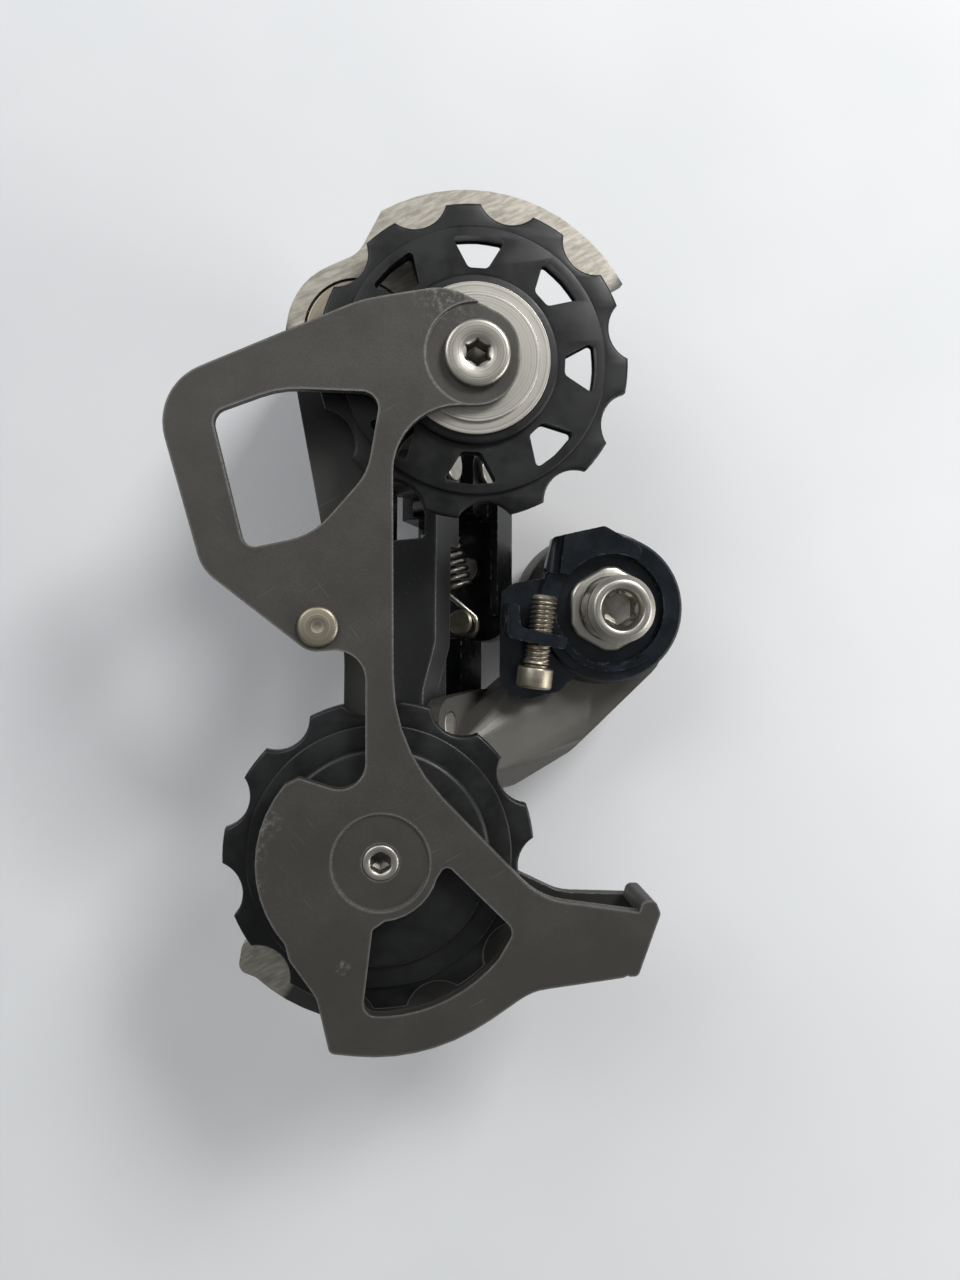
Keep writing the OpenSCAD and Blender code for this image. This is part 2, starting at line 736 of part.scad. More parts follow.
module outer_plate() {
    color("silver") difference() {
        translate([0, 0, outer_z]) linear_extrude(plate_t) polygon(outline(outer_corners));
        at(axle_at) cylinder(r = axle_neck_r, h = through, center = true);
        at(axle_at, outer_top - flange_t) cylinder(r = flange_r + 0.2, h = 10);
        at(guide_at) cylinder(r = pulley_bolt_r, h = through, center = true);
        at(tension_at) cylinder(r = pulley_bolt_r, h = through, center = true);
        at(axle_at) rotate([0, 0, stop_pin_angle]) at([stop_pin_at, 0]) cylinder(r = stop_pin_r, h = 20);
    }
}

module cage_stop_pin() {
    color("silver") at(axle_at) rotate([0, 0, stop_pin_angle]) at([stop_pin_at, 0])
        disc(stop_pin_r, stop_pin_bottom, outer_top, 0.1);
}

// A corner on a circle round the tension bolt, at radius r and angle a, rounded with radius round_r
function rim_corner(r, a, round_r) =
    [tension_at.x + r * cos(a), tension_at.y + r * sin(a), round_r];

module lower_window() {
    polygon(outline([
        rim_corner(lower_window_out, -97, 1.7),
        for (a = [-88:6:-37]) rim_corner(lower_window_out, a, 0),
        rim_corner(lower_window_out - 0.3, -28, 1.7),
        rim_corner(lower_window_in + 0.9, -2, 0.9),
        for (a = [-16:-10:-86]) rim_corner(lower_window_in, a, 0),
        rim_corner(lower_window_in + 1.2, -97, 0.5)]));
}

module inner_plate() {
    color("dimgray") difference() {
        union() {
            translate([0, 0, inner_z]) linear_extrude(plate_t) difference() {
                polygon(outline(inner_corners));
                polygon(outline(upper_window));
                lower_window();
            }
            translate([0, 0, outer_top]) linear_extrude(cage_gap + plate_t) polygon(outline(tail_tab));
        }
        at(guide_at, inner_z + plate_t - recess) cylinder(r = guide_recess_r, h = 3);
        at(tension_at, inner_z + plate_t - recess) cylinder(r = tension_recess_r, h = 3);
        at(guide_at) cylinder(r = pulley_bolt_r, h = through, center = true);
        at(tension_at) cylinder(r = pulley_bolt_r, h = through, center = true);
        at(guard_pin_at) cylinder(r = guard_pin_r, h = through, center = true);
    }
}

module chain_guard_pin() {
    color("tan") at(guard_pin_at) {
        disc(guard_pin_r, guard_pin_bottom, inner_z + plate_t);
        disc(guard_pin_body_r, guard_pin_bottom, inner_z, 0.4);
        disc(guard_pin_head_r, inner_z + plate_t, inner_z + plate_t + guard_pin_head_t, 0.4);
    }
}

// Pulley bolt put in from the wheel side, its head in the inner plate's recess
module guide_bolt() {
    top = inner_z + plate_t - recess;
    color("silver") at(guide_at) difference() {
        union() {
            disc(pulley_bolt_r, outer_z, top, 0.3);
            disc(guide_head_r, top, top + guide_head_t, 0.4);
        }
        translate([0, 0, top - guide_socket]) hex_socket(pulley_key, guide_socket + 2);
    }
}

// Pulley bolt put in from the far side, so that only its threaded end shows in the inner plate
module tension_bolt() {
    top = inner_z + plate_t - recess;
    bottom = outer_z - tension_head_t;
    color("silver") at(tension_at) difference() {
        union() {
            disc(pulley_bolt_r, outer_z, top + 0.3, 0.3);
            disc(tension_head_r, bottom, outer_z, 0.4);
        }
        translate([0, 0, top - 2.5]) hex_socket(tension_end_socket, 6);
        translate([0, 0, bottom - cut]) hex_socket(pulley_key, 2 + cut);
    }
}

module sleeve(place) {
    color("gainsboro") at(place) ring(sleeve_r, pulley_bolt_r, outer_top, inner_z);
}

module guide_sleeve() { sleeve(guide_at); }

module tension_sleeve() { sleeve(tension_at); }

// Stepped dust caps on both sides of a pulley
module caps(place, r, step_r) {
    low = hub_half + cap_play;
    high = low + cap_t;
    at(place, pulley_z) for (m = [0, 1]) mirror([0, 0, m]) rotate_extrude()
        polygon([[sleeve_r, low], [r, low], [r, high], [step_r, high], [step_r, cage_gap / 2],
            [sleeve_r, cage_gap / 2]]);
}

module guide_caps() { color("lightgray") caps(guide_at, cap_r, cap_step_r); }

module tension_caps() { color("dimgray") caps(tension_at, tension_cap_r, tension_cap_r - 1.5); }

// Toothed rim of a pulley, turned so that one tooth points to the given angle
module toothed_rim(angle) {
    rotate([0, 0, angle]) difference() {
        disc(tip_r, -tooth_t / 2, tooth_t / 2, tooth_bevel);
        for (k = [0:teeth - 1]) rotate([0, 0, (k + 0.5) * 360 / teeth]) at([valley_at, 0])
            cylinder(r = valley_r, h = 2 * hub_half, center = true, $fn = 48);
    }
}

module guide_window() {
    points = [[12.2, 1.5, 1.1], [16.8, 4.2, 0.8], [17.4, 0, 14], [16.8, -4.2, 0.8], [12.2, -1.5, 1.1]];
    linear_extrude(4 * hub_half, center = true) polygon(outline(points));
}

// Cutters for one round groove, given as inner and outer radius, in both faces at the given height
module grooves(radii, face) {
    for (m = [0, 1]) mirror([0, 0, m]) translate([0, 0, face - groove_depth])
        ring(radii[1], radii[0], 0, cut);
}

module guide_pulley() {
    color("black") at(guide_at, pulley_z) difference() {
        union() {
            toothed_rim(guide_tooth_angle);
            disc(web_r, -rim_t / 2, rim_t / 2, 0.4);
            disc(guide_hub_r, -hub_half, hub_half, 0.6);
        }
        grooves(guide_groove, rim_t / 2);
        for (k = [0:windows - 1]) rotate([0, 0, guide_window_angle + k * 360 / windows]) guide_window();
        cylinder(r = bush_r, h = through, center = true);
    }
}

module tension_pulley() {
    color("black") at(tension_at, pulley_z) difference() {
        union() {
            toothed_rim(tension_tooth_angle);
            disc(web_r, -rim_t / 2, rim_t / 2, 0.4);
            disc(tension_face_r, -hub_half, hub_half, 0.8);
        }
        grooves(tension_groove, hub_half);
        cylinder(r = bush_r, h = through, center = true);
    }
}

module pulley_bush(place) {
    color("gainsboro") at(place, pulley_z) ring(bush_r, sleeve_r + running, -hub_half, hub_half, 0.2);
}

module guide_bush() { pulley_bush(guide_at); }

module tension_bush() { pulley_bush(tension_at); }

hanger_bolt();
hanger_washer();
stopper_plate();
b_tension_screw();
b_knuckle();
b_bushes();
b_spring();
b_link_pins();
high_limit_screw();
low_limit_screw();
barrel_adjuster();
outer_link();
inner_link();
return_spring();
spring_post();
cable_anchor_bolt();
cable_clamp_washer();
p_knuckle();
p_bushes();
p_spring();
p_link_pins();
p_cap();
p_seal();
plate_axle();
axle_screw();
outer_plate();
inner_plate();
cage_stop_pin();
chain_guard_pin();
guide_bolt();
guide_sleeve();
guide_caps();
guide_pulley();
guide_bush();
tension_bolt();
tension_sleeve();
tension_caps();
tension_pulley();
tension_bush();
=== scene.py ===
"""Rear bicycle derailleur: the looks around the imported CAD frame.

Lengths are in metres unless a name says mm.
"""

import json
import math

import bmesh
import bpy
from mathutils import Euler, Matrix, Vector
from mathutils.geometry import tessellate_polygon


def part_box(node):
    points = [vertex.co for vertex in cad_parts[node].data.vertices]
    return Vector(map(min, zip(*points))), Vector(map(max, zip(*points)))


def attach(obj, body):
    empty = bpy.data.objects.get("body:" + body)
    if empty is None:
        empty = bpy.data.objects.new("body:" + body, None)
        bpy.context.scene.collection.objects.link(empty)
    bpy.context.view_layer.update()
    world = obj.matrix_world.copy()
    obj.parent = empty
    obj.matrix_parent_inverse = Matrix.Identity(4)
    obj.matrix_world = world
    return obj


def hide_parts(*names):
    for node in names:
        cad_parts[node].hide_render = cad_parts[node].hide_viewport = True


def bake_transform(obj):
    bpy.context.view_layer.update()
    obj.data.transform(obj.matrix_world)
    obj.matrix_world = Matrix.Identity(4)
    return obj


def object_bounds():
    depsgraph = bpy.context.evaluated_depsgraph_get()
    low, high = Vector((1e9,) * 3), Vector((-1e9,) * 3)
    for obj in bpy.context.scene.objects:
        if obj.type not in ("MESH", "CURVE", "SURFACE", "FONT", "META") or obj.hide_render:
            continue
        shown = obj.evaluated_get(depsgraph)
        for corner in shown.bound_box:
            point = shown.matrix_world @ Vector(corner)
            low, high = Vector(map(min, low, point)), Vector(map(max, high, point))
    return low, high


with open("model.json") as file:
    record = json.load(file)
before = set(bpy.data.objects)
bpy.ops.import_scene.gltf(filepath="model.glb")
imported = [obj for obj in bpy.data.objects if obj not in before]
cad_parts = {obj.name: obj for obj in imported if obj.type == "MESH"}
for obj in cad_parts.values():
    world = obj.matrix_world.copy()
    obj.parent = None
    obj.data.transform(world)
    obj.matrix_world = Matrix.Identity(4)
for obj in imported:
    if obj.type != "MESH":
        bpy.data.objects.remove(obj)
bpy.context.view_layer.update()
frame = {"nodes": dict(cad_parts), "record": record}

MM = 0.001
NODES = frame["nodes"]
RECORD = frame["record"]
SLOT_OF = {part["node"]: part["material_slot"] for part in RECORD["subparts"]}
BODY_OF = {node: body for body, members in RECORD["behaviour"]["bodies"].items() for node in members}
JOINTS = {joint["name"]: joint for joint in RECORD["behaviour"]["joints"]}


# ---------- Materials ----------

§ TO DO
Within the listing above, copy each line that has the string "empty".

§ RIGHT ANSWER
    empty = bpy.data.objects.get("body:" + body)
    if empty is None:
        empty = bpy.data.objects.new("body:" + body, None)
        bpy.context.scene.collection.objects.link(empty)
    obj.parent = empty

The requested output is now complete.